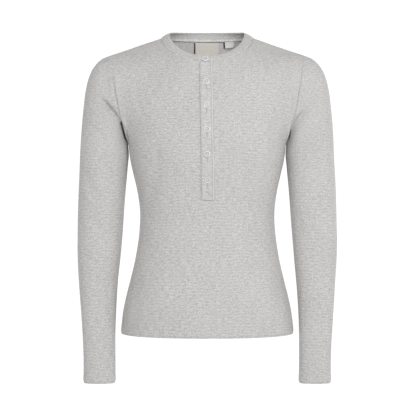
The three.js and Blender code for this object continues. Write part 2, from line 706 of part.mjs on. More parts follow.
function hangingLabel({ x, top, width, height, tilt }, lift) {
  const turn = THREE.MathUtils.degToRad(tilt);
  const patch = steps(3, height, 0).map((down) =>
    steps(4, width / 2, -width / 2).map((out) =>
      backAt(x + out * Math.cos(turn) + down * Math.sin(turn),
        top - down * Math.cos(turn) + out * Math.sin(turn)),
    ),
  );
  return wallOf([patch], () => LABEL_WALL, new Map(), lift);
}

addPiece("label_main", hangingLabel(MAIN_LABEL, -CLOTH - LABEL_GAP), "mainLabel");
addPiece("label_size", hangingLabel(SIZE_LABEL, -CLOTH - LABEL_GAP), "sizeLabel");

export default shirt;
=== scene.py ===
import bmesh
import bpy
import numpy as np
from mathutils import Matrix, Vector


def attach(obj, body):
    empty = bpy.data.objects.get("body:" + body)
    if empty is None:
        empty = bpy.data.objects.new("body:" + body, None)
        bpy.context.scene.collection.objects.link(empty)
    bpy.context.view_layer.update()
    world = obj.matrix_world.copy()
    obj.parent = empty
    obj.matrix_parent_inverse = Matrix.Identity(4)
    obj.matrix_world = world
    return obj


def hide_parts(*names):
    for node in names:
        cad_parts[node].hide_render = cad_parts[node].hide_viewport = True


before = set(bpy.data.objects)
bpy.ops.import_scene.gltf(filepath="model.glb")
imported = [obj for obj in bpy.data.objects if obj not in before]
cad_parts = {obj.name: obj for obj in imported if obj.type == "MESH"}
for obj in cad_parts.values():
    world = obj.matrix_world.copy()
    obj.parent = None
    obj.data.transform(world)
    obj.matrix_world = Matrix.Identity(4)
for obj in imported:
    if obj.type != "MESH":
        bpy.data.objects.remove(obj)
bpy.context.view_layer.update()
MM = 0.001

CLOTH = 1.1  # wall of the single jersey, a little thinner than in the solids

# Sizes shared with the solids, from here to the folds.
BAND_WALL = 2.2  # wall of the folded neckband, and of the turned-up hem and cuffs
PLACKET_WALL = 1.9  # wall of the folded placket strips
HEM_DEPTH = 18
LAYER_GAP = 0.45  # room between a piece and the panel that it lies on
HEM_Z = -590
UNDERARM_Z = -212
CUFF_AT = 673  # how far the cuff is from the armhole along the sleeve
SIDE_SEAM_Y = 4
TORSO_SQUARENESS = 2.3  # exponent of the torso's sections, where 2 is an ellipse
SLEEVE_SQUARENESS = 2.15  # exponent of the sleeves' sections


def table(columns, rows):
    """A short table as one array for each named column."""
    return {name: np.array(values, float) for name, values in zip(columns.split(), zip(*rows))}


# Horizontal sections of the torso, with the reach to the side, front and back.
TORSO = table("at side front back", [
    (HEM_Z, 172.8, 112, 117),
    (-549, 168.4, 110, 117),
    (-517, 161.6, 106, 114),
    (-485, 153.4, 101, 107),
    (-453, 145.6, 97, 99),
    (-421, 139.8, 93, 92),
    (-389, 135.8, 91, 86),
    (-349, 134.2, 92, 84),
    (-309, 139.2, 98, 88),
    (-277, 146.5, 104, 93),
    (-245, 153.4, 109, 98),
    (UNDERARM_Z, 157.6, 111, 102),
    (-180, 160, 110, 104),
])

# Rings of a sleeve from the armhole to the cuff.
SLEEVE = table("at outer_x outer_z inner_x inner_z y front back bow", [
    (0, 191, -35, 158, UNDERARM_Z, 4, 46, 50, 4),
    (24, 213, -45, 158.9, -215, 4, 49, 52, 3),
    (53, 231.5, -68, 158.6, -220, 4, 50, 52, 1),
    (90, 242.5, -103, 157.8, -227, 4, 49, 51, 0),
    (137, 248.5, -150, 157.6, -238, 3, 47, 50, 0),
    (187, 252, -200, 159, -254, 2, 45, 48, 0),
    (247, 255, -260, 161.5, -286, 1, 43.5, 46, 0),
    (307, 257.5, -320, 164.8, -327, 0, 42, 44, 0),
    (376, 258.7, -389, 169.2, -389, -3, 39, 42, 0),
    (427, 257.8, -440, 173.4, -440, -7, 37, 40, 0),
    (487, 254, -500, 178.6, -500, -13, 33, 36, 0),
    (557, 248.4, -570, 181.6, -570, -20, 28, 30, 0),
    (622, 244.6, -635, 181.8, -635, -26, 23, 24, 0),
    (CUFF_AT, 244, -686, 181, -686, -29, 19, 20, 0),
])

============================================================

■ **GIVEN TASK**: Reproduce each line verbatim.

■ **OUTPUT BELOW**:
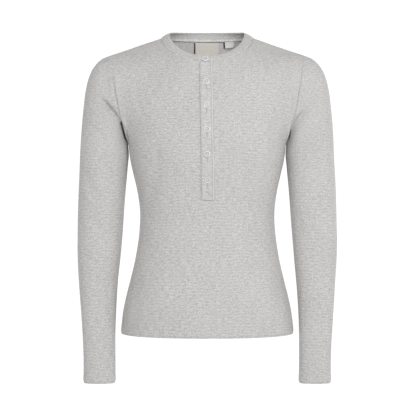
The three.js and Blender code for this object continues. Write part 2, from line 706 of part.mjs on. More parts follow.
function hangingLabel({ x, top, width, height, tilt }, lift) {
  const turn = THREE.MathUtils.degToRad(tilt);
  const patch = steps(3, height, 0).map((down) =>
    steps(4, width / 2, -width / 2).map((out) =>
      backAt(x + out * Math.cos(turn) + down * Math.sin(turn),
        top - down * Math.cos(turn) + out * Math.sin(turn)),
    ),
  );
  return wallOf([patch], () => LABEL_WALL, new Map(), lift);
}

addPiece("label_main", hangingLabel(MAIN_LABEL, -CLOTH - LABEL_GAP), "mainLabel");
addPiece("label_size", hangingLabel(SIZE_LABEL, -CLOTH - LABEL_GAP), "sizeLabel");

export default shirt;
=== scene.py ===
import bmesh
import bpy
import numpy as np
from mathutils import Matrix, Vector


def attach(obj, body):
    empty = bpy.data.objects.get("body:" + body)
    if empty is None:
        empty = bpy.data.objects.new("body:" + body, None)
        bpy.context.scene.collection.objects.link(empty)
    bpy.context.view_layer.update()
    world = obj.matrix_world.copy()
    obj.parent = empty
    obj.matrix_parent_inverse = Matrix.Identity(4)
    obj.matrix_world = world
    return obj


def hide_parts(*names):
    for node in names:
        cad_parts[node].hide_render = cad_parts[node].hide_viewport = True


before = set(bpy.data.objects)
bpy.ops.import_scene.gltf(filepath="model.glb")
imported = [obj for obj in bpy.data.objects if obj not in before]
cad_parts = {obj.name: obj for obj in imported if obj.type == "MESH"}
for obj in cad_parts.values():
    world = obj.matrix_world.copy()
    obj.parent = None
    obj.data.transform(world)
    obj.matrix_world = Matrix.Identity(4)
for obj in imported:
    if obj.type != "MESH":
        bpy.data.objects.remove(obj)
bpy.context.view_layer.update()
MM = 0.001

CLOTH = 1.1  # wall of the single jersey, a little thinner than in the solids

# Sizes shared with the solids, from here to the folds.
BAND_WALL = 2.2  # wall of the folded neckband, and of the turned-up hem and cuffs
PLACKET_WALL = 1.9  # wall of the folded placket strips
HEM_DEPTH = 18
LAYER_GAP = 0.45  # room between a piece and the panel that it lies on
HEM_Z = -590
UNDERARM_Z = -212
CUFF_AT = 673  # how far the cuff is from the armhole along the sleeve
SIDE_SEAM_Y = 4
TORSO_SQUARENESS = 2.3  # exponent of the torso's sections, where 2 is an ellipse
SLEEVE_SQUARENESS = 2.15  # exponent of the sleeves' sections


def table(columns, rows):
    """A short table as one array for each named column."""
    return {name: np.array(values, float) for name, values in zip(columns.split(), zip(*rows))}


# Horizontal sections of the torso, with the reach to the side, front and back.
TORSO = table("at side front back", [
    (HEM_Z, 172.8, 112, 117),
    (-549, 168.4, 110, 117),
    (-517, 161.6, 106, 114),
    (-485, 153.4, 101, 107),
    (-453, 145.6, 97, 99),
    (-421, 139.8, 93, 92),
    (-389, 135.8, 91, 86),
    (-349, 134.2, 92, 84),
    (-309, 139.2, 98, 88),
    (-277, 146.5, 104, 93),
    (-245, 153.4, 109, 98),
    (UNDERARM_Z, 157.6, 111, 102),
    (-180, 160, 110, 104),
])

# Rings of a sleeve from the armhole to the cuff.
SLEEVE = table("at outer_x outer_z inner_x inner_z y front back bow", [
    (0, 191, -35, 158, UNDERARM_Z, 4, 46, 50, 4),
    (24, 213, -45, 158.9, -215, 4, 49, 52, 3),
    (53, 231.5, -68, 158.6, -220, 4, 50, 52, 1),
    (90, 242.5, -103, 157.8, -227, 4, 49, 51, 0),
    (137, 248.5, -150, 157.6, -238, 3, 47, 50, 0),
    (187, 252, -200, 159, -254, 2, 45, 48, 0),
    (247, 255, -260, 161.5, -286, 1, 43.5, 46, 0),
    (307, 257.5, -320, 164.8, -327, 0, 42, 44, 0),
    (376, 258.7, -389, 169.2, -389, -3, 39, 42, 0),
    (427, 257.8, -440, 173.4, -440, -7, 37, 40, 0),
    (487, 254, -500, 178.6, -500, -13, 33, 36, 0),
    (557, 248.4, -570, 181.6, -570, -20, 28, 30, 0),
    (622, 244.6, -635, 181.8, -635, -26, 23, 24, 0),
    (CUFF_AT, 244, -686, 181, -686, -29, 19, 20, 0),
])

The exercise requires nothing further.